The other day, I tried a new place and, per usual, ordered a sweet lassi – holy crap, it was frothy sugar, not tang at all. But, then, I think that place may have been run by white people.

Well you have to remember that in America, Salt and Pepper are sold in the spice aisle…

Authenticity is overrated.

Salt’s a mineral, and there’s no mineral isle to put it in. And pepper is absolutely a spice.

I don’t necessarily disagree, but it’s interesting to know how close the local (in this case, American) versions of the dishes are to the homeland versions. I personally like to have an idea of what the “authentic” version (so far as “authentic” can be defined) is to establish a baseline. When it comes to Asian food, I do tend to prefer the “authentic” interpretations versus the Westernized ones.

Is there a loud whooshing noise over your head? Because this post was pretty clueless.

Try getting Indian food in France. They do French food very well of course, but their efforts at world food are truly woeful.
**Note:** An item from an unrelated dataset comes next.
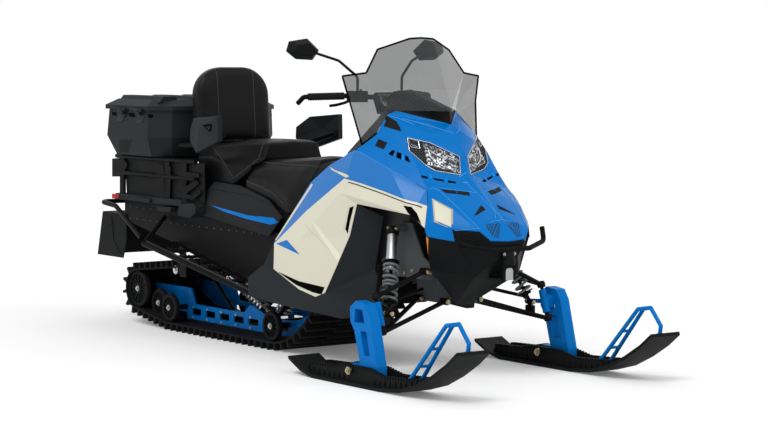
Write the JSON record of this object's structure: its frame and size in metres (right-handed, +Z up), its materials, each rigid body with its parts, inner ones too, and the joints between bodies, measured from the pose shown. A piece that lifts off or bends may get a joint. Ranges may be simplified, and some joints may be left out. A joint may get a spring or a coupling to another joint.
{
  "type": "snowmobile",
  "caption": "Two-seat utility snowmobile with steered skis, a wide track, a tall screen, a backrest and a lidded cargo box.",
  "frame": {"origin": "on the floor, under the middle of the machine's length and width", "axes": "+X forward, +Y to the rider's left, +Z up"},
  "size_m": [3.43, 1.206, 1.455],
  "materials": {
    "track_rubber": "matt, moulded",
    "black_plastic": "grained",
    "dark_plastic": "fine grain",
    "seat_cover": "vinyl, fine grain",
    "blue_paint": "gloss",
    "black_paint": "satin powder coat",
    "bare_metal": "satin",
    "spring_steel": "satin",
    "blue_cowl": "gloss",
    "cream_cowl": "gloss",
    "grey_deck": "fine grain",
    "smoke_screen": "smoke tint",
    "clear_lens": "clear",
    "red_lens": "red",
    "amber_lens": "amber",
    "mirror_glass": "polished",
    "engine_metal": "cast",
    "grip_rubber": "ribbed"
  },
  "bodies": {
    "chassis": {"track": "track_rubber", "rear_idlers": "black_plastic", "lower_idlers": "black_plastic", "drive_shaft": "black_plastic", "slide_rails": "blue_paint", "sliders": "black_plastic", "axle_arms": "blue_paint", "swing_arms": "black_paint", "track_shocks": "spring_steel", "tunnel": "black_paint", "running_boards": "black_paint", "rear_bumper": "black_paint", "hitch": "black_paint", "snow_flap": "black_plastic", "rear_deck": "grey_deck", "tail_lamps": "red_lens", "cargo_rack": "black_paint", "cargo_box": "dark_plastic", "rider_seat": "seat_cover", "passenger_seat": "seat_cover", "seat_base": "black_plastic", "backrest": "seat_cover", "backrest_mount": "black_paint", "hand_guards": "dark_plastic", "seat_fairings": "grey_deck", "side_panel_left": "cream_cowl", "side_panel_right": "cream_cowl", "lower_panels": "black_plastic", "hood": "blue_cowl", "headlamps": "clear_lens", "nose_panel": "black_plastic", "console": "black_plastic", "tank_cover": "black_plastic", "engine_block": "engine_metal", "front_frame": "bare_metal", "upper_arms": "black_paint", "lower_arms": "black_paint", "front_shocks": "spring_steel", "front_bumper": "black_paint", "windshield": "smoke_screen", "post_bearing": "black_paint"},
    "steering": {"steering_post": "black_paint", "handlebar": "black_paint", "grips": "grip_rubber", "control_pods": "black_plastic", "mirrors": "black_plastic"},
    "ski_left": {"spindle_left": "blue_paint", "ski_left": "black_plastic", "ski_handle_left": "blue_paint"},
    "ski_right": {"spindle_right": "blue_paint", "ski_right": "black_plastic", "ski_handle_right": "blue_paint"},
    "tie_rod_left": {"tie_rod_left": "black_paint"},
    "tie_rod_right": {"tie_rod_right": "black_paint"},
    "lid": {"cargo_lid": "dark_plastic"}
  },
  "joints": [
    {"name": "handlebar_steer", "type": "hinge", "parent": "chassis", "child": "steering", "pos_m": [0.424, 0, 1.19], "axis": [-0.4384, 0, 0.8988], "range_deg": [-35, 35]},
    {"name": "ski_left_steer", "type": "hinge", "parent": "chassis", "child": "ski_left", "pos_m": [1.025, 0.458, 0.232], "axis": [-0.3162, 0, 0.9487], "range_deg": [-28, 28]},
    {"name": "ski_right_steer", "type": "hinge", "parent": "chassis", "child": "ski_right", "pos_m": [1.025, -0.458, 0.232], "axis": [-0.3162, 0, 0.9487], "range_deg": [-28, 28]},
    {"name": "tie_rod_left_swing", "type": "hinge", "parent": "ski_left", "child": "tie_rod_left", "pos_m": [0.905, 0.44, 0.286], "axis": [-0.3162, 0, 0.9487], "range_deg": [-28, 28]},
    {"name": "tie_rod_right_swing", "type": "hinge", "parent": "ski_right", "child": "tie_rod_right", "pos_m": [0.905, -0.44, 0.286], "axis": [-0.3162, 0, 0.9487], "range_deg": [-28, 28]},
    {"name": "lid_open", "type": "hinge", "parent": "chassis", "child": "lid", "pos_m": [-1.19, -0.389, 1.098], "axis": [1, 0, 0], "range_deg": [0, 100]}
  ],
  "couplings": [
    {"joint": "ski_left_steer", "follows": "handlebar_steer", "ratio": 0.8},
    {"joint": "ski_right_steer", "follows": "handlebar_steer", "ratio": 0.8},
    {"joint": "tie_rod_left_swing", "follows": "handlebar_steer", "ratio": -0.8},
    {"joint": "tie_rod_right_swing", "follows": "handlebar_steer", "ratio": -0.8}
  ]
}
Even in quite nice restaurants ordering a curried dish basically means you’ll get curry powder mixed with cream as your sauce.

I didn’t get it, either, so help a brother out…

There’s another joke up around here that Scandinavians consider Milk to be a spice.

Americans aren’t used to spicy food, so everything tends to get blanded down to the lowest common denominator that will sell. In my lifetime we’ve gone from genuine spicy food being extremely rare to becoming widely available. Hell, it wasn’t that long ago that KFC changed their crispy strips because of complaints that they were too spicy.

I kind of had a feeling that was the joke, but I wasn’t entirely sure. It wasn’t really worded very well.

American cuisine tends to be a bit ham-handed with the spiciness. If a KFC item was too “spicy”, it means it would have had too much of an unpleasant bite to it, not surprising for them, really. Some Indian dishes may be brutally hot, but it does not typically sacrifice flavor for burn the way American food would tend to. And if it is too hot for you, make sure you have a bit of raita at hand to heal the burn. Or finish up with a nice bowl of lovely kheer.